Within the applicable constraints, the design teams had to make trade-offs. Some systems on the telescope are redundant, but many aren’t. To make the telescope fully redundant would have effectively required that its weight be doubled, along with the required space. Because there is a weight maximum, doubling the weight of the telescope wasn’t an option – meaning instead that the telescope could only be half the size.

The team decided that the tradeoffs required for redundancy weren’t worth it in many cases and instead, they worked to make the various single points of failure as self-resilient as possible.
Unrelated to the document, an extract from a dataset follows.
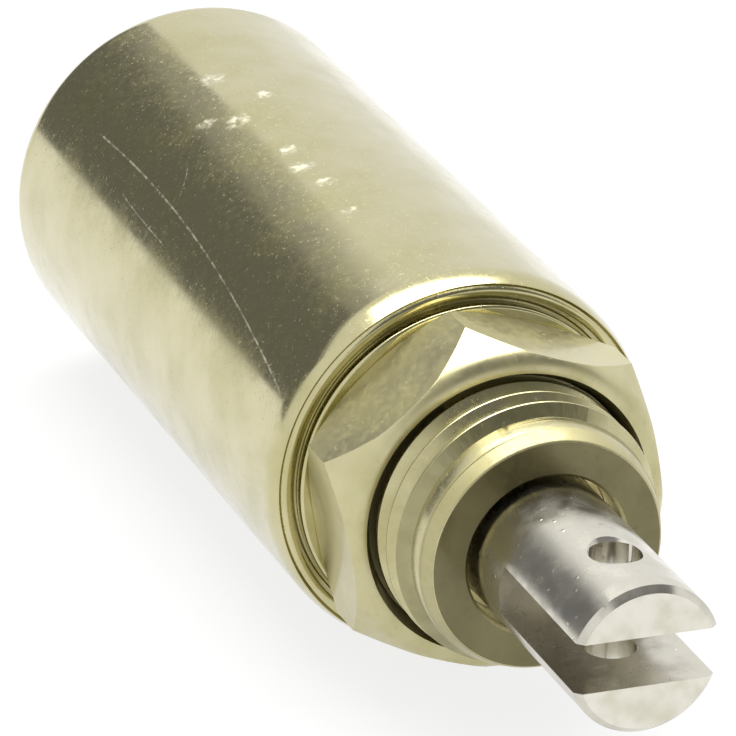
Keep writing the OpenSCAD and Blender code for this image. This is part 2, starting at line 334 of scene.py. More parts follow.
class Shader:
    """A material under construction, whose patterns are laid out in millimetres on Object coordinates."""

    def __init__(self, name: str, colour: str, **constants: float) -> None:
        """Starts a material.

        Args:
            name: Name of the material.
            colour: sRGB hex of its main colour.
            **constants: Values set on the surface's own sockets, such as Metallic.
        """
        self.material = bpy.data.materials.new(name)
        self.material.use_nodes = True
        self.material.diffuse_color = linear(colour)
        self.tree = self.material.node_tree
        self.surface = self.tree.nodes["Principled BSDF"]
        self.surface.inputs["Base Color"].default_value = linear(colour)
        for socket, value in constants.items():
            self.surface.inputs[socket.replace("_", " ")].default_value = value
        here = self.add("ShaderNodeTexCoord").outputs["Object"]
        scaled = self.add("ShaderNodeVectorMath", {0: here, "Scale": 1 / MM}, operation="SCALE")
        self.place = scaled.outputs[0]

    def add(self, kind: str, inputs: dict | None = None, **settings: object) -> bpy.types.Node:
        """Adds one node.

        Args:
            kind: Blender's name of the node.
            inputs: Values or sockets for its inputs, by name or number.
            **settings: Values of the node's own properties.

        Returns:
            The node.
        """
        node = self.tree.nodes.new(kind)
        for name, value in settings.items():
            setattr(node, name, value)
        for key, value in (inputs or {}).items():
            if isinstance(value, bpy.types.Node):
                value = value.outputs[0]
            if isinstance(value, bpy.types.NodeSocket):
                self.tree.links.new(value, node.inputs[key])
            else:
                node.inputs[key].default_value = value
        return node

    def calc(self, operation: str, *values: object, clamp: bool = False) -> bpy.types.NodeSocket:
        """Joins values by one Math operation and returns the result's socket."""
        node = self.add("ShaderNodeMath", dict(enumerate(values)), operation=operation, use_clamp=clamp)
        return node.outputs[0]

    def ramp(self, value: object, low: float, high: float, start: float = 0,
             end: float = 1) -> bpy.types.NodeSocket:
        """Maps a value from low..high smoothly to start..end and returns the result's socket."""
        node = self.add(
            "ShaderNodeMapRange",
            {"Value": value, "From Min": low, "From Max": high, "To Min": start, "To Max": end},
            interpolation_type="SMOOTHSTEP",
        )
        return node.outputs[0]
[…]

Applying lessons in resiliency

So, what can we learn from all of this?

Each company and each system is unique – and generalizations are only useful to a point. However, there is often a framework that you can operate inside of, and which can guide decisions that are made within your team or organization.

Some questions within this framework might include:

  • What is your budget?
  • How much expertise do you have available for different options?
  • What types of solutions are already available to you?
  • What types of failure could happen?
  • How much impact will different failures have on your business?

Component by component, are you better off having a single system that is internally resilient and easy to manage, maybe trading away redundancy? Using the simple airplane example above, or some of the decisions made by the JWST engineers: is it better to put all your eggs in a single sturdy, time-tested, well-reinforced basket? Or is it better to have multiple baskets and the extra systems needed to handle the additional complexity?

Those who know your system and its requirements best are those who need to help make this decision. Along the way though, make sure that the blind pursuit of an ideal doesn’t become more important than understanding and working towards resiliency that best serves your business.